*Records provided*.
>>>>

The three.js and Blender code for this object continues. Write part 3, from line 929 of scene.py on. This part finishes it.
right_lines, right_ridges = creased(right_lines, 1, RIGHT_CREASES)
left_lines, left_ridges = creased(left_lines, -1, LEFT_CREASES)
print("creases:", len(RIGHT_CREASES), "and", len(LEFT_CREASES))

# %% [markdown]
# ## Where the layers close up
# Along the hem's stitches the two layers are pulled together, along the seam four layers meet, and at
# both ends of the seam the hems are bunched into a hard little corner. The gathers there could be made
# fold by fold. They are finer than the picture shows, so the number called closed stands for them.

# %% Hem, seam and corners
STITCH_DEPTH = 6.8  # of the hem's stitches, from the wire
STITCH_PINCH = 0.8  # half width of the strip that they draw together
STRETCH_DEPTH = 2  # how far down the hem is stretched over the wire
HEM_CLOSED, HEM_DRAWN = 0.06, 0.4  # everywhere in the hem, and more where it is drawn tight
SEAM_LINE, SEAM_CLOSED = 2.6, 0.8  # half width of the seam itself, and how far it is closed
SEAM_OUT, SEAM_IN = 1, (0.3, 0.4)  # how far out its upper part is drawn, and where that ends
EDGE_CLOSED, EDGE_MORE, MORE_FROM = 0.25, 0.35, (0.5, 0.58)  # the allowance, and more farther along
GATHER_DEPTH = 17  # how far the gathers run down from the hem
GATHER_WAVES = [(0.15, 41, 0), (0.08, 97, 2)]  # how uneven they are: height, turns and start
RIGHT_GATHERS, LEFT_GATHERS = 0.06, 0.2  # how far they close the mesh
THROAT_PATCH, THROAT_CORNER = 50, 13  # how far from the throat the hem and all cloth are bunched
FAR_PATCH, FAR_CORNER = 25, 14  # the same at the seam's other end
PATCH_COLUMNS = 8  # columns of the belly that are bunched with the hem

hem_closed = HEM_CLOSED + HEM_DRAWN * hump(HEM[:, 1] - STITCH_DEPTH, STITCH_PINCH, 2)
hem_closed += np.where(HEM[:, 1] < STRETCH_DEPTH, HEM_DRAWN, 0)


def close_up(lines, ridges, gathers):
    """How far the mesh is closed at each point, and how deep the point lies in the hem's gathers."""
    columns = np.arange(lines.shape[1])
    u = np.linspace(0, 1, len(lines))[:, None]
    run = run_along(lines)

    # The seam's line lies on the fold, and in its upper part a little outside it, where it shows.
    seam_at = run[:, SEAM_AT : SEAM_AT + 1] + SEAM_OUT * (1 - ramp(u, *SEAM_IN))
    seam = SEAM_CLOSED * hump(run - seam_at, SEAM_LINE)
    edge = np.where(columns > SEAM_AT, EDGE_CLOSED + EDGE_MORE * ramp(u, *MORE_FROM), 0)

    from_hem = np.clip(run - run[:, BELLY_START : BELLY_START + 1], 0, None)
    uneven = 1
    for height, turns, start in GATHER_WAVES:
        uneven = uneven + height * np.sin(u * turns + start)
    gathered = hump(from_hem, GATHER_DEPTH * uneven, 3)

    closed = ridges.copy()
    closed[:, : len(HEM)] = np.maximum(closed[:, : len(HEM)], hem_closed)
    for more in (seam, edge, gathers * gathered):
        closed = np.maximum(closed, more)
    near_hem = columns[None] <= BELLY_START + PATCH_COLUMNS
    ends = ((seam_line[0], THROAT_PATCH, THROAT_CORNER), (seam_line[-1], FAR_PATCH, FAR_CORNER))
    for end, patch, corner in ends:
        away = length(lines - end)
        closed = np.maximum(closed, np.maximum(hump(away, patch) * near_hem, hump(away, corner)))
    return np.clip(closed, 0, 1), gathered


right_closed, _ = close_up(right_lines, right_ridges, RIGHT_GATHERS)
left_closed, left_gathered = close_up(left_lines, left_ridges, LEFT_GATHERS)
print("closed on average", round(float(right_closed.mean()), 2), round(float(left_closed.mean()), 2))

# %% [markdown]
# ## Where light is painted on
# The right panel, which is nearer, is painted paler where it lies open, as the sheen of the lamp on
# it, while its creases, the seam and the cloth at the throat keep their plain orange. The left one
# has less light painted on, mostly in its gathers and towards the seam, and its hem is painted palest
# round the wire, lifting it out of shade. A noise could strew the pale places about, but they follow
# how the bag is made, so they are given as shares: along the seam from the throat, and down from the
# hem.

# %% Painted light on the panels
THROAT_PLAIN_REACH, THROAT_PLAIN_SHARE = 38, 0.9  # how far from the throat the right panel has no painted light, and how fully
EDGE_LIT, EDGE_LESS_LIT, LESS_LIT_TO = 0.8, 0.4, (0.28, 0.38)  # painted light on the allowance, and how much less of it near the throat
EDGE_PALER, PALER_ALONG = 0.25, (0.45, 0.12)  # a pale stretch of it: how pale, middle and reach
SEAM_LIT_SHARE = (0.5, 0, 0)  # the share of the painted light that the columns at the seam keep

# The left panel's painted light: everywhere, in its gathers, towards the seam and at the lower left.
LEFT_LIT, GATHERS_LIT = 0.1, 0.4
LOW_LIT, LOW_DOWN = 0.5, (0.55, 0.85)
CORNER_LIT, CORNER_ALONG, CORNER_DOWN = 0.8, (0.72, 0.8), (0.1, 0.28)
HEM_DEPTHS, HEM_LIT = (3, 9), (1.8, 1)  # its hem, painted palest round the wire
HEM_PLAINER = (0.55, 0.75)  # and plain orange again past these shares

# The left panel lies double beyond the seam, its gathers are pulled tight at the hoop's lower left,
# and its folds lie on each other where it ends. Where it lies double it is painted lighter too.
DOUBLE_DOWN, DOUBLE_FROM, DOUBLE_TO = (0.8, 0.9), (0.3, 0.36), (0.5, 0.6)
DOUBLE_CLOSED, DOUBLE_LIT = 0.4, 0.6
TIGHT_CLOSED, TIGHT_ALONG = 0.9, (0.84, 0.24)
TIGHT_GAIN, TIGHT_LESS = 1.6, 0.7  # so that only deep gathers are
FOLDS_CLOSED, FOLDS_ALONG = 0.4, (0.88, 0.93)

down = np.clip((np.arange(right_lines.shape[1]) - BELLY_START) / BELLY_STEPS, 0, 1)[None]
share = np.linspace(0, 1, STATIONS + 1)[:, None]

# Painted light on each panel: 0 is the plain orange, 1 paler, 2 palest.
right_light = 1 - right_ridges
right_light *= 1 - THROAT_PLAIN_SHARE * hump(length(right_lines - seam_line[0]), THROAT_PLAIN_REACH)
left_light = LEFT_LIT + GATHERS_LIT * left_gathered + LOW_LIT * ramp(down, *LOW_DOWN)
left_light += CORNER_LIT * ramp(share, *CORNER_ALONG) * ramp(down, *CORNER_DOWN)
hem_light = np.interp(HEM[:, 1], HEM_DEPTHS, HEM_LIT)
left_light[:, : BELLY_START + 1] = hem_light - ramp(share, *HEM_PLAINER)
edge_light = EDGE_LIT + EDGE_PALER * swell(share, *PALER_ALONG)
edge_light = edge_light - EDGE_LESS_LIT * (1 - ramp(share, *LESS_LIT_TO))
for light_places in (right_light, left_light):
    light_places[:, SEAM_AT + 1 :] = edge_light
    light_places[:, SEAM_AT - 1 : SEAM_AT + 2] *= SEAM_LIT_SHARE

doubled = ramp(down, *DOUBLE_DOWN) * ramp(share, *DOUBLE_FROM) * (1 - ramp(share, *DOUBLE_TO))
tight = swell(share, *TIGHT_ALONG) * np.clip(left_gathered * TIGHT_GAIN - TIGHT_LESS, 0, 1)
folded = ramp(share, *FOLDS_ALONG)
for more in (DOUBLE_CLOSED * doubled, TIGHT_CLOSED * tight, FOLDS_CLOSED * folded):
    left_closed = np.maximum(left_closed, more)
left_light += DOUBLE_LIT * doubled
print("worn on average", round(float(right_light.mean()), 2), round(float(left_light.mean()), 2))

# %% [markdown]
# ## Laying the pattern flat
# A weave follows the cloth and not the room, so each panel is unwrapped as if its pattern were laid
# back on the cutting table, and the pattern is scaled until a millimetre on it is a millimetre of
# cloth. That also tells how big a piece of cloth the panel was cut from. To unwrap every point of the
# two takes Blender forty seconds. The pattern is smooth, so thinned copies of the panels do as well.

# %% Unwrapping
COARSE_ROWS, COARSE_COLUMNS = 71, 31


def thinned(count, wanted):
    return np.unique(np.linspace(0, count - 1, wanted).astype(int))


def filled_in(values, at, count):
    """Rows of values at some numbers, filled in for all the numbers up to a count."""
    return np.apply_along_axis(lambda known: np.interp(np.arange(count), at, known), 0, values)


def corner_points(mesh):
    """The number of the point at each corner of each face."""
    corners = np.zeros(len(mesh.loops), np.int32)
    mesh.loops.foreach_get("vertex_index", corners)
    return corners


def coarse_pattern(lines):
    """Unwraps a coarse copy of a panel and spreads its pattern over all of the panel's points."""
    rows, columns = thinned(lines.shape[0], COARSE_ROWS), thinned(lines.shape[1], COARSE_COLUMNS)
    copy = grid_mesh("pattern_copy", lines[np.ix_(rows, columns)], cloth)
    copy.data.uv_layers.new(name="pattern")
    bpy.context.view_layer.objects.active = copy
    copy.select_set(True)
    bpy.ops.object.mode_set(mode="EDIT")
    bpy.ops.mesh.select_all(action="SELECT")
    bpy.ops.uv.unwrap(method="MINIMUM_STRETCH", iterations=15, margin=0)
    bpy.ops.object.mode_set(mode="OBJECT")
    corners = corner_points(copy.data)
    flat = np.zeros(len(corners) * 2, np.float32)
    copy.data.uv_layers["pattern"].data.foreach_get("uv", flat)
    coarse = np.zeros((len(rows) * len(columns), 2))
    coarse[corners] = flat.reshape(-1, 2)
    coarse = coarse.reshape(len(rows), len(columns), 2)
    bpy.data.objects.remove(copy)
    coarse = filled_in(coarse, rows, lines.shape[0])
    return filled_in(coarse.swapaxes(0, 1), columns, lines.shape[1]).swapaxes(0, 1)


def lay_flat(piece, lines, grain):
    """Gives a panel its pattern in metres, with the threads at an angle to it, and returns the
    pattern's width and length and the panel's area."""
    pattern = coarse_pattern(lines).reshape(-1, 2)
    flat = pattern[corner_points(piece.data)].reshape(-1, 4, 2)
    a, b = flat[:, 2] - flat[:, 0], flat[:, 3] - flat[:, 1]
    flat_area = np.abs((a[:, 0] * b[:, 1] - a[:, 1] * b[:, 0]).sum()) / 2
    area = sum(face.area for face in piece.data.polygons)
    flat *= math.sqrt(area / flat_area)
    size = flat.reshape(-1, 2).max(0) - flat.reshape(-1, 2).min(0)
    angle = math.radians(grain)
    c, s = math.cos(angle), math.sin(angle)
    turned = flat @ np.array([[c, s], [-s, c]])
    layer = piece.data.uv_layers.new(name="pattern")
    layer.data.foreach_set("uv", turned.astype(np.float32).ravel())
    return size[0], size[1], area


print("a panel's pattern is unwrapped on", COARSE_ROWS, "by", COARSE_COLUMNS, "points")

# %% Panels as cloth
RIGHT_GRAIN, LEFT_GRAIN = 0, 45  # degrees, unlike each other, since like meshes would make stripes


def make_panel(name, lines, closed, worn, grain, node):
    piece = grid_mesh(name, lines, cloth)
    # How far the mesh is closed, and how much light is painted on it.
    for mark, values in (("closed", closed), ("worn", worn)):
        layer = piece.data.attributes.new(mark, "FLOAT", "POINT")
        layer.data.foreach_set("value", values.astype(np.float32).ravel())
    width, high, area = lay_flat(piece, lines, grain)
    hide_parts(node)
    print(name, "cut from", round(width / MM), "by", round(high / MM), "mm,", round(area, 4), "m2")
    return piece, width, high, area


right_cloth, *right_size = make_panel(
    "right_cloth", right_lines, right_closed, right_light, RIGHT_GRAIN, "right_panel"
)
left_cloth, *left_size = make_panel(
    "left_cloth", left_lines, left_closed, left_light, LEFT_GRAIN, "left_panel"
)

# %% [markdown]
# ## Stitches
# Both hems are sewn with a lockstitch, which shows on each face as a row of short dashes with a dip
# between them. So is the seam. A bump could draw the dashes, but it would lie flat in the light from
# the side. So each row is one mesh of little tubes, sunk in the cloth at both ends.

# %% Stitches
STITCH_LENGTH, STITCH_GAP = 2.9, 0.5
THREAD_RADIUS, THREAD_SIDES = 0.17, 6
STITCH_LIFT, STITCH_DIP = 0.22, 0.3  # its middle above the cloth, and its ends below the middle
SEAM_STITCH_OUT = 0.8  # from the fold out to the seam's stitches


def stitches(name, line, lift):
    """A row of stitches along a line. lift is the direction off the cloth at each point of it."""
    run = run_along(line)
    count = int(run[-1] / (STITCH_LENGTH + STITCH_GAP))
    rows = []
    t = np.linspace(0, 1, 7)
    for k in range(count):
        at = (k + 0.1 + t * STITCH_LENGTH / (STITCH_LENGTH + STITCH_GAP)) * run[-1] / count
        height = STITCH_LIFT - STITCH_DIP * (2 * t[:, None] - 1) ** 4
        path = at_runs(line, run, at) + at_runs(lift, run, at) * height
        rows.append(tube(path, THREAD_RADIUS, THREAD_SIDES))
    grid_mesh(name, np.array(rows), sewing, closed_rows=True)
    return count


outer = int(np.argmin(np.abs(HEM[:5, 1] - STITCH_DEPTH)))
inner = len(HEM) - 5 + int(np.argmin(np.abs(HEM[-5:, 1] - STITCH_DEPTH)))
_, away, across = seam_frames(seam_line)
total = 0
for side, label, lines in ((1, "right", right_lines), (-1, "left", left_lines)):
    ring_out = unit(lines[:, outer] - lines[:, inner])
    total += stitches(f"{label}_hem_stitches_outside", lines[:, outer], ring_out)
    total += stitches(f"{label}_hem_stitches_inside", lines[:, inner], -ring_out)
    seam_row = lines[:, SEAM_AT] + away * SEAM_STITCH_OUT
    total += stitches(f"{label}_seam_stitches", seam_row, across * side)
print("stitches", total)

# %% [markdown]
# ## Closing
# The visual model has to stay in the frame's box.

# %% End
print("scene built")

<<<<
>>>>

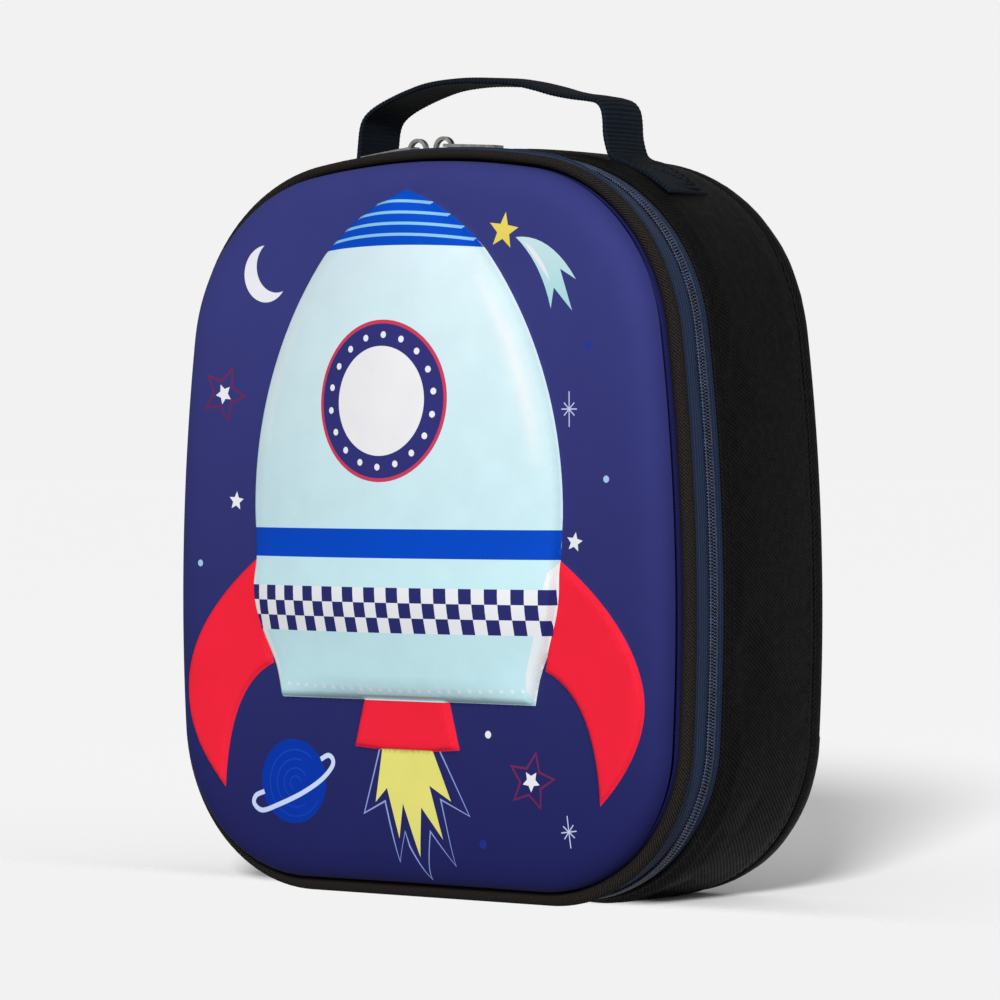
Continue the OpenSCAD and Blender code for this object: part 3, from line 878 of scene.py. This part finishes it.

<<<<

*Task details*. Begin at the line that has "The three.js and", stop after the line that has "# fold by fold.", and repeat exactly those lines, nothing more.

*Exercise output*.
The three.js and Blender code for this object continues. Write part 3, from line 929 of scene.py on. This part finishes it.
right_lines, right_ridges = creased(right_lines, 1, RIGHT_CREASES)
left_lines, left_ridges = creased(left_lines, -1, LEFT_CREASES)
print("creases:", len(RIGHT_CREASES), "and", len(LEFT_CREASES))

# %% [markdown]
# ## Where the layers close up
# Along the hem's stitches the two layers are pulled together, along the seam four layers meet, and at
# both ends of the seam the hems are bunched into a hard little corner. The gathers there could be made
# fold by fold. They are finer than the picture shows, so the number called closed stands for them.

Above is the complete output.